The work is very well presented and of interest for HESS. The statistical approach is robust and the findings of big impact for the hydrological studies of mountain envrionment. The overall process and correlations of SRT with MRS and other hydrological measurements are well developed, and the case studies deserves publication.  The main criticism I have is about the raw input of the seismic data. Authors present just a concise description of the field dataset colection, without showing seismograms or processing phase of the SRT (only some in supplementary material). Authors assert they collect up to 144 channels surveys with 24 channels seismograph (roll?), with 2m spacing (total length up to 286 m, see fig.5), adopting a not clear 8-10 m offset. They used a weak 5kg sledge hammer. The acquisition scheme is not better clarified (roll? Sources? Stacking? Source locations?). By our experience in SRT in mountain slopes, it seems very ambitious to pick first arrivals with such a source over 90-100 m distance. This obviously implies the errors of picking, and then of the inverted section. Authors should provide more information about the raw data collected, presenting clear picked seismograms to prove the timing errors adopted (in paper tab and figures, not in the supplementary materials).

The authors propose a methodology to infer patterns of the subsurface critical zone at the catchment scale from seismic refraction data for hydrological modelling.  The overall study appears to be a very good physically based distributed hydrological model applied to a mountainous catchment. As such, the study is highly relevant and fits within the scope of HESS. 

The manuscript is well structured and well written. Nevertheless, I have some concerns regarding the thickness definition. In the NIHM model, transmissivity (\bar T) is obtained by integrating the hydraulic conductivity between z_b  and z_w in the saturated zone and between z_w and z_s in the unsaturated zone - where z_w is the hydraulic head with respect to the bottom z_b. The water content (\bar θ) is determined by integrating θ in the unsaturated zone, while the storativity (\bar S) is determined by integrating S between z_b and z_w. Thus, by definition, \bar T, \bar θ and \bar S also depend on the state variable, i.e. the hydraulic head.

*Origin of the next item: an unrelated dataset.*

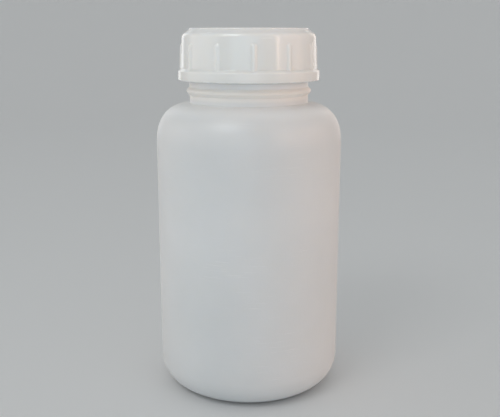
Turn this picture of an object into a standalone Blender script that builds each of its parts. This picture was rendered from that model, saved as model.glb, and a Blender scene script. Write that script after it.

On the other hand, on page 16 (lines 425-430), the authors state: "The equations defining the groundwater flows show that key hydraulic variables such as the transmissivity \bar T and the water content \bar θ  correspond to the integration over the porous media thickness of the hydraulic parameters K(h) and \theta(h), respectively as stated in (6). Thus, to solve the inverse problem seeking the hydrological model parameters, misestimating the thickness of the hydrological model underground compartments would inherently lead to a wrong assessment of the hydraulic parameters."

In my opinion, the term "thickness" is misleading here. It is not clear whether the author is referring to saprolite or soil thickness, or saturated or unsaturated thickness. In fact, if the former, it is only necessary to rewrite the text, but if they mean the saturated or unsaturated thickness, the dependence of hydraulic head and MRS on both hydraulic parameters and saturated thickness is not new. Please clarify this aspect in the manuscript before proceeding.